Other Documents (Digital Library)

Many other document types might be included in a digital library. Prominent among them are multimedia documents, which are discussed in the next topic, but some other kinds of predominantly textual documents are worth a brief mention.

Spreadsheets and presentation files

We have mentioned spreadsheets and presentation files (such as PowerPoint) when discussing Office Open XML and the Open Document format. Both spreadsheets and presentation files have traditionally been encoded in proprietary binary file formats, like native Word documents. They may be presented to the user either in their native form or as PDF image files (or both). Of course, this presentation loses much information, notably the dynamic functionality of a spreadsheet involving formulas and the dynamic aspects of a presentation.

In order to index such files, the text can be extracted using the same procedure as for native-format text documents: use a Save As option to generate a more text-friendly form, such as ASCII (using the CSV or comma-separated values format) or XML for spreadsheets, and HTML or PDF for presentations. In future, open XML-based formats, such as OOXML or ODF (which, as we discuss above, apply to these files as well as to textual documents), will make life much easier.

E-mail

E-mail documents are also candidates for inclusion in digital libraries. Early in the history of international computer networks, there were multiple e-mail clients having various incompatible formats. Seeking interoperability, the U.S. Department of Defense funded efforts to create standards. The result is a set of international standards for e-mail and e-mail extensions called Multipurpose Internet Mail Extensions (MIME). This is the de facto standard on the Internet.
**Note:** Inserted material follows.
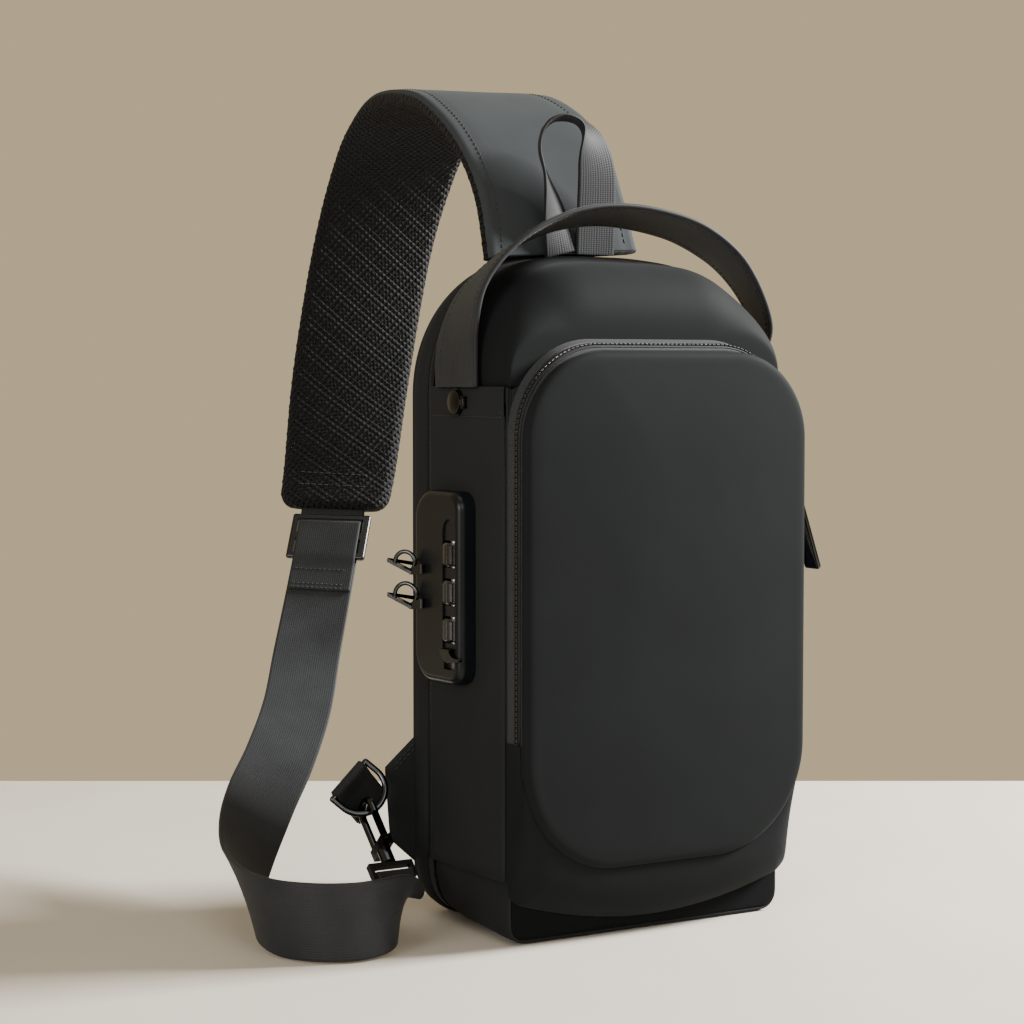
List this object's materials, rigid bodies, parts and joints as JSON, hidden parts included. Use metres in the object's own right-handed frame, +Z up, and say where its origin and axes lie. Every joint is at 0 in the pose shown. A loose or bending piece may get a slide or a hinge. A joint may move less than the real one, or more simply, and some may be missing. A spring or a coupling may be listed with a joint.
{
  "type": "sling bag",
  "caption": "Upright one-strap sling bag with a zipped front pocket, side combination lock, top handle, and a padded strap clipped to a side ring.",
  "frame": {"origin": "middle of the base, on the floor, with the bag standing upright", "axes": "+Z up; -Y is the front with the zipped pocket; +X is to the right seen from the front, and the lock is on the -X side"},
  "size_m": [0.3319, 0.3344, 0.4388],
  "materials": {
    "shell_fabric": "matt coated woven cloth",
    "pocket_side_cloth": "matt coated woven cloth",
    "air_mesh": "open spacer mesh",
    "webbing": "ribbed woven webbing",
    "webbing_black": "ribbed woven webbing",
    "zip_tape": "woven tape with coil teeth",
    "port_rubber": "smooth",
    "lock_plastic": "fine texture with glossy edges",
    "buckle_plastic": "satin",
    "steel": "brushed",
    "gunmetal": "black nickel, glossy"
  },
  "bodies": {
    "bag": {"adjuster": "buckle_plastic", "back_pad_lower": "air_mesh", "back_pad_upper": "air_mesh", "back_panel": "shell_fabric", "back_rim": "shell_fabric", "base_band": "shell_fabric", "base_panel": "shell_fabric", "carry_handle": "webbing", "chin_panel": "shell_fabric", "dial_spindle": "steel", "front_wall": "shell_fabric", "hang_loop": "webbing", "left_gusset": "shell_fabric", "lock_base_plate": "lock_plastic", "lock_case": "lock_plastic", "main_slider_lower": "gunmetal", "main_slider_upper": "gunmetal", "main_zip_tape": "zip_tape", "main_zip_teeth": "zip_tape", "pocket_cover": "shell_fabric", "pocket_side_wall": "pocket_side_cloth", "pocket_zip_tape": "zip_tape", "pocket_zip_teeth": "zip_tape", "right_gusset": "shell_fabric", "ring_tab_left": "webbing_black", "ring_tab_right": "webbing_black", "side_pocket_hem": "shell_fabric", "side_pocket_panel": "shell_fabric", "snap_hook_eye": "buckle_plastic", "strap_end_fold": "webbing_black", "strap_mesh": "air_mesh", "strap_pad": "shell_fabric", "strap_tongue": "webbing", "strap_webbing": "webbing", "top_gusset": "shell_fabric", "usb_port_housing": "port_rubber", "wing_tab_left": "shell_fabric", "wing_tab_right": "shell_fabric"},
    "dial_1": {"dial_1": "lock_plastic"},
    "dial_2": {"dial_2": "lock_plastic"},
    "dial_3": {"dial_3": "lock_plastic"},
    "release": {"release_lever": "gunmetal", "latch_plate": "steel"},
    "usb_cap": {"usb_port_cap": "port_rubber"},
    "main_puller_upper": {"main_puller_upper": "gunmetal"},
    "main_puller_lower": {"main_puller_lower": "gunmetal"},
    "pocket_slider_upper": {"pocket_slider_upper": "gunmetal"},
    "pocket_slider_lower": {"pocket_slider_lower": "gunmetal"},
    "pocket_puller_upper": {"pocket_puller_upper": "gunmetal"},
    "pocket_puller_lower": {"pocket_puller_lower": "gunmetal"},
    "d_ring_right": {"d_ring_right": "gunmetal"},
    "d_ring_left": {"d_ring_left": "gunmetal"},
    "snap_hook": {"snap_hook_body": "gunmetal"},
    "snap_hook_gate": {"snap_hook_gate": "gunmetal"}
  },
  "joints": [
    {"name": "dial_1_spin", "type": "hinge", "parent": "bag", "child": "dial_1", "pos_m": [-0.0916, -0.011, 0.191], "axis": [0, 0, 1], "continuous": true},
    {"name": "dial_2_spin", "type": "hinge", "parent": "bag", "child": "dial_2", "pos_m": [-0.0916, -0.011, 0.1722], "axis": [0, 0, 1], "continuous": true},
    {"name": "dial_3_spin", "type": "hinge", "parent": "bag", "child": "dial_3", "pos_m": [-0.0916, -0.011, 0.1534], "axis": [0, 0, 1], "continuous": true},
    {"name": "release_press", "type": "slide", "parent": "bag", "child": "release", "axis": [0, 0, -1], "range_m": [0, 0.004], "stiffness_N_per_m": 250, "springref_m": -0.002},
    {"name": "usb_cap_hinge", "type": "hinge", "parent": "bag", "child": "usb_cap", "pos_m": [-0.0872, -0.0122, 0.266], "axis": [0, 0, 1], "range_deg": [0, 120]},
    {"name": "main_puller_upper_swing", "type": "hinge", "parent": "bag", "child": "main_puller_upper", "pos_m": [-0.088, 0.0319, 0.185], "axis": [0, 0, -1], "range_deg": [0, 85]},
    {"name": "main_puller_lower_swing", "type": "hinge", "parent": "bag", "child": "main_puller_lower", "pos_m": [-0.088, 0.0319, 0.1675], "axis": [0, 0, -1], "range_deg": [0, 85]},
    {"name": "pocket_slider_upper_travel", "type": "slide", "parent": "bag", "child": "pocket_slider_upper", "axis": [0, 0, 1], "range_m": [0, 0.024]},
    {"name": "pocket_slider_lower_travel", "type": "slide", "parent": "bag", "child": "pocket_slider_lower", "axis": [0, 0, 1], "range_m": [-0.08, 0]},
    {"name": "pocket_puller_upper_swing", "type": "hinge", "parent": "pocket_slider_upper", "child": "pocket_puller_upper", "pos_m": [0.08665, -0.0547, 0.219], "axis": [0, -1, 0], "range_deg": [0, 120]},
    {"name": "pocket_puller_lower_swing", "type": "hinge", "parent": "pocket_slider_lower", "child": "pocket_puller_lower", "pos_m": [0.08665, -0.0547, 0.199], "axis": [0, -1, 0], "range_deg": [0, 12]},
    {"name": "d_ring_right_swing", "type": "hinge", "parent": "bag", "child": "d_ring_right", "pos_m": [0.116, 0.0442, 0.059], "axis": [0, 0, 1], "range_deg": [-110, 110]},
    {"name": "d_ring_left_swing", "type": "hinge", "parent": "bag", "child": "d_ring_left", "pos_m": [-0.122, 0.044, 0.073], "axis": [0.7302, 0, 0.6832], "range_deg": [-3, 2]},
    {"name": "snap_hook_swivel", "type": "hinge", "parent": "bag", "child": "snap_hook", "pos_m": [-0.117, 0.008, 0.0323], "axis": [0, 0.7071, 0.7071], "range_deg": [-20, 12]},
    {"name": "snap_hook_gate_press", "type": "hinge", "parent": "snap_hook", "child": "snap_hook_gate", "pos_m": [-0.117, 0.01528, 0.04807], "axis": [-1, 0, 0], "range_deg": [0, 18], "stiffness_Nm_per_rad": 0.02, "springref_deg": -17.19}
  ]
}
However, corporate e-mail systems often use their own internal format and communicate with servers using a vendor-specific, proprietary protocol. The servers act as gateways for sending and receiving messages over the Internet, which involves undertaking any necessary reformatting. For mail sent and received within a single company, the entire transaction may take place within the corporate system.

Mail is not usually sent directly to a digital library but is imported from wherever it happens to be stored. This can be the user’s e-mail client, or their server, or both places. There are two common standard formats for mailboxes (Maildir and mbox), but several prominent clients use their own proprietary format and conversion software is needed to transfer mail between them—or to ingest it into digital libraries.

Internet e-mail messages have a header and body, separated by a blank line. The former contains metadata and is structured into fields, such as sender, receiver, date, title, and other information. It also includes the clock time and time zone, which together define the actual time the message was sent. The body contains the message content in the form of unstructured text, and sometimes ends with a signature block.

E-mails often contain attachments, which are files that are sent along with the message, encoded as part of the message to which they are attached. In the Internet MIME format, messages and their attachments are sent as a single multipart message, using an encoding scheme (called "base64") for non-text attachments that represents binary information as printable ASCII.

There are many problems with e-mail as it used today. For example, a standard way to quote text is to start each line with the ">" character, possibly followed by a space. Unfortunately e-mail readers usually wrap lines to fit the screen size, or to some predetermined maximum length. Quoting makes the lines overflow. Figure 4.25 shows a message that has been quoted several times. The mailer has tried to wrap the lines, but it has put only a single quote on the continuation lines, not realizing that the text being wrapped has four levels of quotes. Messages become unintelligible after a few cycles of such mutilation.